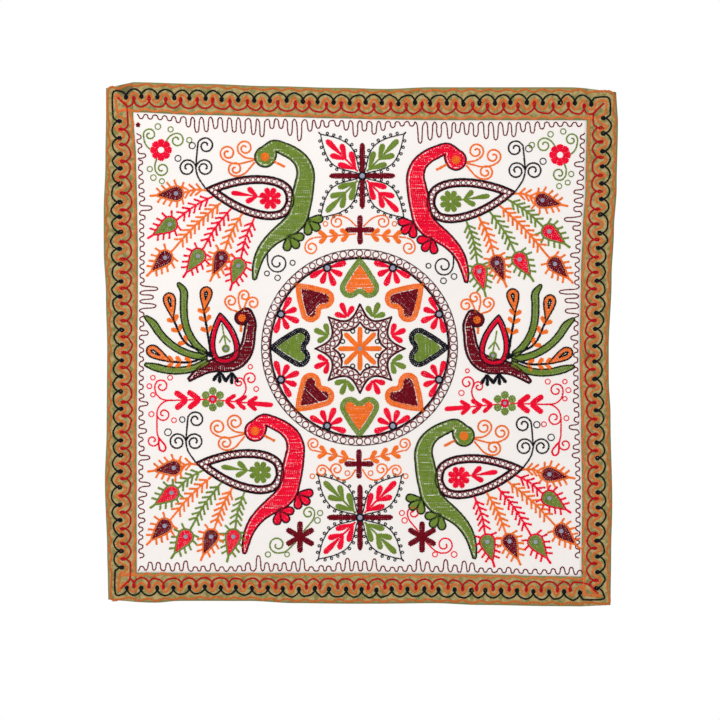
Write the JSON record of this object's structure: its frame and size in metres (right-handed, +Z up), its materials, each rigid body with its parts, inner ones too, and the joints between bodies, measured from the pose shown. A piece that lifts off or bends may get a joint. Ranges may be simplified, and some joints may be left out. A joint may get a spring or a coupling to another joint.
{
  "type": "embroidered wall hanging",
  "caption": "Square cotton wall hanging with chain-stitch peacocks, a round medallion, small mirrors and a stitched olive border, hung from its top edge.",
  "frame": {"origin": "middle of the hanging's top edge, in the cloth's middle plane there, where it is held up", "axes": "+Z up, the front faces -Y, +X to the right as seen from the front"},
  "size_m": [0.905, 0.0086, 0.9226],
  "materials": {
    "cotton": "plain cream cotton, soft and matte",
    "border_cloth": "khaki cloth mottled with olive green, matte",
    "mirror_glass": "small silvered glass discs",
    "red_thread": "chain stitch in soft wool yarn",
    "green_thread": "chain stitch in soft wool yarn",
    "orange_thread": "chain stitch in soft wool yarn",
    "maroon_thread": "chain stitch in soft wool yarn",
    "black_thread": "chain stitch in soft wool yarn",
    "rust_thread": "fine chain stitch of the border",
    "crimson_thread": "fine chain stitch of the border"
  },
  "bodies": {
    "root": {"ground_panel": "cotton", "border_left": "border_cloth", "border_right": "border_cloth", "border_top": "border_cloth", "border_bottom": "border_cloth", "upper_left_feather_mirror_1": "mirror_glass", "upper_left_feather_mirror_2": "mirror_glass", "upper_left_feather_mirror_3": "mirror_glass", "upper_left_feather_mirror_4": "mirror_glass", "upper_left_feather_mirror_5": "mirror_glass", "upper_left_feather_mirror_6": "mirror_glass", "upper_right_feather_mirror_1": "mirror_glass", "upper_right_feather_mirror_2": "mirror_glass", "upper_right_feather_mirror_3": "mirror_glass", "upper_right_feather_mirror_4": "mirror_glass", "upper_right_feather_mirror_5": "mirror_glass", "upper_right_feather_mirror_6": "mirror_glass", "lower_left_feather_mirror_1": "mirror_glass", "lower_left_feather_mirror_2": "mirror_glass", "lower_left_feather_mirror_3": "mirror_glass", "lower_left_feather_mirror_4": "mirror_glass", "lower_left_feather_mirror_5": "mirror_glass", "lower_left_feather_mirror_6": "mirror_glass", "lower_right_feather_mirror_1": "mirror_glass", "lower_right_feather_mirror_2": "mirror_glass", "lower_right_feather_mirror_3": "mirror_glass", "lower_right_feather_mirror_4": "mirror_glass", "lower_right_feather_mirror_5": "mirror_glass", "lower_right_feather_mirror_6": "mirror_glass", "fan_mirror_1": "mirror_glass", "fan_mirror_2": "mirror_glass", "fan_mirror_3": "mirror_glass", "fan_mirror_4": "mirror_glass", "fan_mirror_5": "mirror_glass", "fan_mirror_6": "mirror_glass", "fan_mirror_7": "mirror_glass", "fan_mirror_8": "mirror_glass", "star_mirror": "mirror_glass", "upper_cross_mirror": "mirror_glass", "lower_cross_mirror": "mirror_glass", "left_band_mirror": "mirror_glass", "right_band_mirror": "mirror_glass", "left_bird_mirror": "mirror_glass", "right_bird_mirror": "mirror_glass"}
  },
  "joints": []
}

________

Exercise objective
Produce an exact copy of the whole listing.

Reply to the exercise
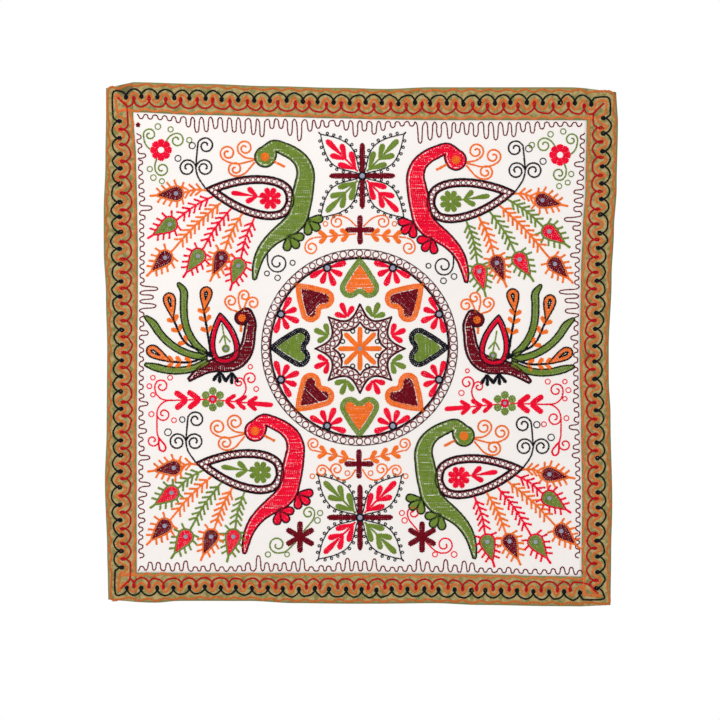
Write the JSON record of this object's structure: its frame and size in metres (right-handed, +Z up), its materials, each rigid body with its parts, inner ones too, and the joints between bodies, measured from the pose shown. A piece that lifts off or bends may get a joint. Ranges may be simplified, and some joints may be left out. A joint may get a spring or a coupling to another joint.
{
  "type": "embroidered wall hanging",
  "caption": "Square cotton wall hanging with chain-stitch peacocks, a round medallion, small mirrors and a stitched olive border, hung from its top edge.",
  "frame": {"origin": "middle of the hanging's top edge, in the cloth's middle plane there, where it is held up", "axes": "+Z up, the front faces -Y, +X to the right as seen from the front"},
  "size_m": [0.905, 0.0086, 0.9226],
  "materials": {
    "cotton": "plain cream cotton, soft and matte",
    "border_cloth": "khaki cloth mottled with olive green, matte",
    "mirror_glass": "small silvered glass discs",
    "red_thread": "chain stitch in soft wool yarn",
    "green_thread": "chain stitch in soft wool yarn",
    "orange_thread": "chain stitch in soft wool yarn",
    "maroon_thread": "chain stitch in soft wool yarn",
    "black_thread": "chain stitch in soft wool yarn",
    "rust_thread": "fine chain stitch of the border",
    "crimson_thread": "fine chain stitch of the border"
  },
  "bodies": {
    "root": {"ground_panel": "cotton", "border_left": "border_cloth", "border_right": "border_cloth", "border_top": "border_cloth", "border_bottom": "border_cloth", "upper_left_feather_mirror_1": "mirror_glass", "upper_left_feather_mirror_2": "mirror_glass", "upper_left_feather_mirror_3": "mirror_glass", "upper_left_feather_mirror_4": "mirror_glass", "upper_left_feather_mirror_5": "mirror_glass", "upper_left_feather_mirror_6": "mirror_glass", "upper_right_feather_mirror_1": "mirror_glass", "upper_right_feather_mirror_2": "mirror_glass", "upper_right_feather_mirror_3": "mirror_glass", "upper_right_feather_mirror_4": "mirror_glass", "upper_right_feather_mirror_5": "mirror_glass", "upper_right_feather_mirror_6": "mirror_glass", "lower_left_feather_mirror_1": "mirror_glass", "lower_left_feather_mirror_2": "mirror_glass", "lower_left_feather_mirror_3": "mirror_glass", "lower_left_feather_mirror_4": "mirror_glass", "lower_left_feather_mirror_5": "mirror_glass", "lower_left_feather_mirror_6": "mirror_glass", "lower_right_feather_mirror_1": "mirror_glass", "lower_right_feather_mirror_2": "mirror_glass", "lower_right_feather_mirror_3": "mirror_glass", "lower_right_feather_mirror_4": "mirror_glass", "lower_right_feather_mirror_5": "mirror_glass", "lower_right_feather_mirror_6": "mirror_glass", "fan_mirror_1": "mirror_glass", "fan_mirror_2": "mirror_glass", "fan_mirror_3": "mirror_glass", "fan_mirror_4": "mirror_glass", "fan_mirror_5": "mirror_glass", "fan_mirror_6": "mirror_glass", "fan_mirror_7": "mirror_glass", "fan_mirror_8": "mirror_glass", "star_mirror": "mirror_glass", "upper_cross_mirror": "mirror_glass", "lower_cross_mirror": "mirror_glass", "left_band_mirror": "mirror_glass", "right_band_mirror": "mirror_glass", "left_bird_mirror": "mirror_glass", "right_bird_mirror": "mirror_glass"}
  },
  "joints": []
}